Les effets des politiques soumises à ces cadres budgétaires sont « antisociaux » et contre-productifs. La logique de performance de la LOLF fait donc bel et bien figure de mythe.

Votre seule réponse à tous ces maux et au déclin des marges de manœuvre du Parlement et des groupes politiques dans l’élaboration du budget, c’est de rajouter du papier à destination des parlementaires et des citoyens…

Pour citer Franz Kafka, « les chaînes de l’humanité torturée sont faites de paperasse ». Quelle est votre intention lorsque vous choisissez de nous accabler de tant de pages supplémentaires ?

Depuis 2006, le nombre de pages a plus que doublé, avec, comme résultat, un volume de 6 092 pages de « jaunes » et « oranges » budgétaires.
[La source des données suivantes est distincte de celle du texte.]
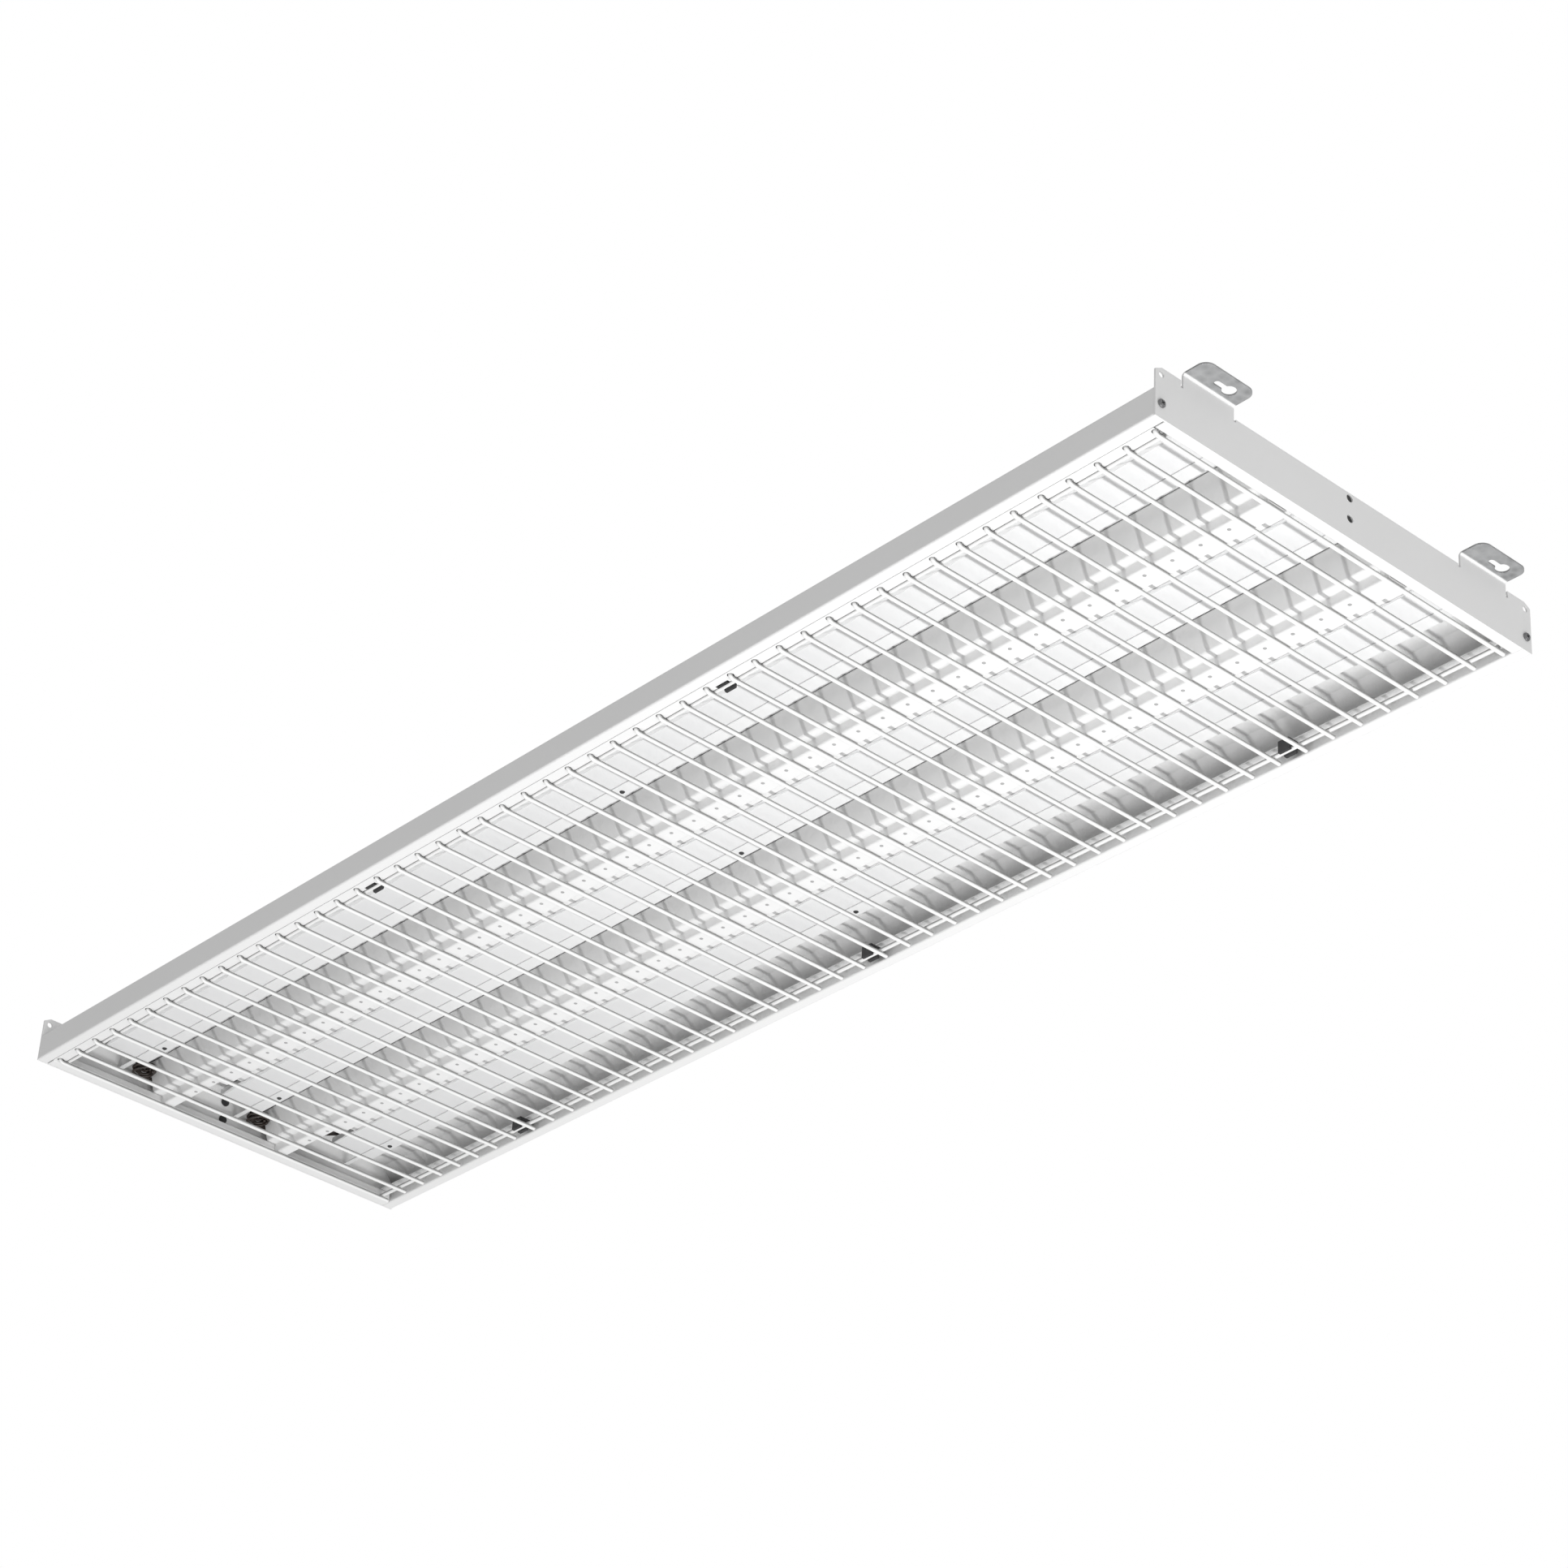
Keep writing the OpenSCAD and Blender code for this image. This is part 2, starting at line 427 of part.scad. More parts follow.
module earth_stud() color(steel) rim() translate([0.70 * hl, -row_pitch / 2, 0]) {
  difference() {
    union() {
      translate([0, 0, top_z - 14]) cylinder(r = 2, h = 14.01, $fn = 32);
      translate([0, 0, top_z]) cylinder(r = 4, h = 1.6, $fn = 36);
      translate([0, 0, top_z - tray_t - 4.4]) cylinder(r = 4, h = 3.2, $fn = 6);
      translate([0, 0, top_z - tray_t - 1.2]) cylinder(r = 4.5, h = 1.2, $fn = 36);
    }
  }
}
module cable_grommet() color(black) rim() translate([0.80 * hl, -row_pitch / 2, 0]) rotate_extrude($fn = 48)
  polygon([[5, top_z - 5], [7.5, top_z - 5], [11.5, top_z - tray_t - 1.4], [11.5, top_z - tray_t], [9.4, top_z - tray_t],
    [9.4, top_z], [11.5, top_z], [11.5, top_z + 1.6], [10.6, top_z + 2.4], [5, top_z + 2.4]]);

// insulated leads from the terminal block to both drivers
dz = top_z - tray_t - 13;
tz = top_z - tray_t - 10;
module supply_leads() color([0.2, 0.2, 0.22]) rim() {
  yl = -row_pitch / 2;
  yh = row_pitch / 2;
  xh = driver_x[1] + driver_l / 2;
  xl = driver_x[0] + driver_l / 2;
  // block to the hinge-side driver, round the near end of the centre row
  xn = 0.96 * hl;
  tube(smooth([[tb_x - 12, yl + 8, tz], [tb_x - 20, yl + 8, tz], [tb_x - 30, yl + 12, tz + 1], [tb_x - 31, yl + 18, 36], [tb_x - 20, yl + 21.5, 37],
    [tb_x + 20, yl + 22, 37], [tb_x + 100, yl + 22, 37], [xn - 40, yl + 22, 37], [xn - 12, yl + 27, 38], [xn - 2, yl + 42, 38.9], [xn, -10, 39], [xn, 10, 39],
    [xn, yh - 40, 38.9], [xn, yh - 28, 38.2], [xn - 1, yh - 20, 37.4], [xn - 12, yh - 14, 35], [xn - 40, yh - 9, 31], [xh + 200, yh - 8, dz], [xh + 80, yh - 8, dz],
    [xh + 8, yh - 8, dz], [xh - 6, yh - 8, dz]], 4), 1.6, 10);
  // block to the latch-side driver
  tube(smooth([[tb_x - 12, yl - 8, tz], [tb_x - 24, yl - 8, tz], [tb_x - 60, yl - 9, dz - 3], [tb_x - 160, yl - 10, dz - 5],
    [tb_x - 320, yl - 9, dz - 4], [xl + 60, yl - 8, dz - 2], [xl + 20, yl - 8, dz], [xl - 6, yl - 8, dz]], 4), 1.6, 10);
}
// last stretch of a driver's output lead: along the gear channel and up into its block
function lead_end(y) = [[-hl + 90, y, 24], [-hl + 45, y, 20], [-hl + 20, y, 17.4], [-hl + 10, y, 16.8],
  [-hl + 6.8, y, 20], [-hl + 6, y, 25.6]];
module driver_output_leads() color(brown) rim() {
  yl = -row_pitch / 2;
  yh = row_pitch / 2;
  a = driver_x[0] - driver_l / 2;
  b = driver_x[1] - driver_l / 2;
  tube(smooth(concat([[a + 6, yl + 8, dz], [a - 12, yl + 8, dz], [a - 60, yl + 3, dz - 3], [-hl + 180, yl - 6, 25]], lead_end(rows[0] + 60)), 4), 1.9, 10);
  tube(smooth(concat([[b + 6, yh - 8, dz], [b - 12, yh - 8, dz], [b - 70, yh - 10, dz - 4], [-300, yh - 9, 25], [-hl + 180, yh - 9, 25]],
    lead_end(rows[1] + 60)), 4), 1.9, 10);
  tube(smooth(concat([[b + 6, yh + 8, dz], [b - 12, yh + 8, dz], [b - 70, yh + 8, dz - 4], [-300, yh + 7.5, 25], [-hl + 180, yh + 7.5, 25]],
    lead_end(rows[2] - 62.5)), 4), 1.9, 10);
}

// ---------- guard ----------
// one cross wire, its latch end bent up inside the lip
module cross_wire(x) {
  r = wire_d / 2;
  b = 4;
  y0 = tip_y;                        // axis of the upturned end
  translate([x, hinge_y + 6.3, cross_z]) rotate([90, 0, 0]) cylinder(r = r, h = hinge_y + 6.3 - (y0 + b), $fn = 28);
  translate([x, y0 + b, cross_z + b]) rotate([0, 90, 0]) rotate([0, 0, 0])
    rotate_extrude(angle = -90, $fn = 48) translate([b, 0]) circle(r = r, $fn = 28);
  translate([x, y0, cross_z + b]) cylinder(r = r, h = 1.6, $fn = 28);
}
module guard_cross_wires() color(white) rim()
  for (i = [0 : n_wires - 1]) cross_wire(-hl + wire_x0 + pitch * (i + 0.5));
module long_wire(y) color(white) rim() translate([-hl + 13.5, y, long_z]) rotate([0, 90, 0])
  cylinder(r = wire_d / 2, h = 2 * hl - 27, $fn = 28);
module guard_hinge_wire() long_wire(hinge_y);
module guard_latch_wire() long_wire(latch_y);

// ---------- clips ----------
clip_w = 12;
clip_top = shelf_z;
// section across the wire (y from the wire's axis, z from the rim)
module clip_2d(bore, mouth, foot0, foot1) difference() {
  union() {
    translate([-5.6, -1.1]) square([11.2, clip_top + 1.1]);
    translate([foot0, clip_top - 2.2]) square([foot1 - foot0, 2.2]);
  }
  translate([0, long_z]) circle(r = bore, $fn = 40);
  translate([-mouth, -2]) square([2 * mouth, long_z + 2]);
  // flared mouth
  polygon([[-mouth - 1.1, -1.2], [mouth + 1.1, -1.2], [mouth, 0.1], [-mouth, 0.1]]);
  // slots that let the legs spring
  translate([-4.2, long_z + 3.6]) square([8.4, 1.2]);
}
hinge_clip_x = [-508 * hl / 750, 0, 508 * hl / 750];
latch_clip_x = [-238 * hl / 750, 238 * hl / 750];
// nearest middle of a gap between two cross wires
function cell(x) = round((x + hl - wire_x0) / pitch) * pitch - hl + wire_x0;
module hinge_clips() color(black) rim() for (x = hinge_clip_x) translate([0, hinge_y, 0])
  difference() {
    along_x(cell(x) - clip_w / 2, cell(x) + clip_w / 2) clip_2d(wire_d / 2 + 0.3, wire_d / 2 - 0.4, -5.6, 11);
    translate([cell(x), 8.2, clip_top - 4]) cylinder(r = 1.6, h = 6, $fn = 28);
  }
module latch_clips() color(black) rim() for (x = latch_clip_x) translate([0, latch_y, 0]) 
  difference() {
    along_x(cell(x) - clip_w / 2, cell(x) + clip_w / 2) clip_2d(wire_d / 2 + 0.35, wire_d / 2 + 0.35, -11, 5.6);
    translate([cell(x), -8.2, clip_top - 4]) cylinder(r = 1.6, h = 6, $fn = 28);
  }
module clip_rivets() color(black) rim() {
  for (x = hinge_clip_x) translate([cell(x), hinge_y + 8.2, 0]) rivet_up();
  for (x = latch_clip_x) translate([cell(x), latch_y - 8.2, 0]) rivet_up();
}
module rivet_up() {
  translate([0, 0, clip_top - 2.2 - 1.22]) cylinder(r1 = 1.9, r2 = 2.45, h = 1.2, $fn = 32);
  translate([0, 0, clip_top - 2.23]) cylinder(r = 1.5, h = 2.23 + tray_t + 0.02, $fn = 28);
  translate([0, 0, clip_top + tray_t]) cylinder(r = 2.4, h = 1, $fn = 28);
}

housing_tray();
end_plate_near();
end_plate_far();
corner_brackets();
end_plate_screws();
hole_blanks();
mid_rail_latch_side();
mid_rail_hinge_side();
reflector_latch_side();
reflector_centre();
reflector_hinge_side();
reflector_spacers();
spacer_screws();
heat_spreader_latch_side();
heat_spreader_centre();
heat_spreader_hinge_side();
led_board_latch_side();
led_board_centre();
led_board_hinge_side();
led_chips_latch_side();
led_chips_centre();
led_chips_hinge_side();
opal_cover_latch_side();
opal_cover_centre();
opal_cover_hinge_side();
module_end_caps();
cover_rivets();
led_lead_latch_side();
led_lead_centre();
led_lead_hinge_side();
lead_connectors();
driver_latch_side();
driver_hinge_side();
driver_screws();
terminal_block();
terminal_screws();
earth_stud();
cable_grommet();
supply_leads();
driver_output_leads();
guard_cross_wires();
guard_hinge_wire();
guard_latch_wire();
hinge_clips();
latch_clips();
clip_rivets();
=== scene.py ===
import math
import bpy
from mathutils import Vector, Matrix


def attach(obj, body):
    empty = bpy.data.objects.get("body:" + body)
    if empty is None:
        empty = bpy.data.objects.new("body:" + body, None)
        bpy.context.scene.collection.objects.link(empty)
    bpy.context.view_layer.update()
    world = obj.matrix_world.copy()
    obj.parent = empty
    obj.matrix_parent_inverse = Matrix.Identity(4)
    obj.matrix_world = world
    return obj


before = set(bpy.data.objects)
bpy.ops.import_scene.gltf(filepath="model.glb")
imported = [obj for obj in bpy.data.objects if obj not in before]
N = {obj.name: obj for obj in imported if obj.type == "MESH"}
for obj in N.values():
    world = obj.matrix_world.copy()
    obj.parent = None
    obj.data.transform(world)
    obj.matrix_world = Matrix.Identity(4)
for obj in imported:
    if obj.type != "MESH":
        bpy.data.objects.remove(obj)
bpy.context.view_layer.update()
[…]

Avec les « bleus », c’est un arc-en-ciel de 10 000 pages ! Pour quel pouvoir in fine ? Pour quelle lisibilité ? Je crois que vous savez que tout cela est vain et inopérant, monsieur le ministre – sans doute le savons-nous tous, même si ce n’est pas dit de la même manière.

Nous voterons certains articles, par exemple l’instauration d’un débat sur la dette – notre soutien à une telle disposition ne vous étonnera pas, mes chers collègues, pas plus que M. le ministre – ou encore le renforcement des informations sur les dépenses fiscales. Nous rejetterons toutefois ces textes, à moins que la vingtaine de propositions présentées par nos soins pour répondre à l’ambition déçue que ceux-ci représentent et pour permettre une véritable modernisation des règles budgétaires ne soient retenues.

Il faut réformer la LOLF pour raffermir la démocratie budgétaire. C’est le sens de notre action, et de notre opposition à ces propositions de loi.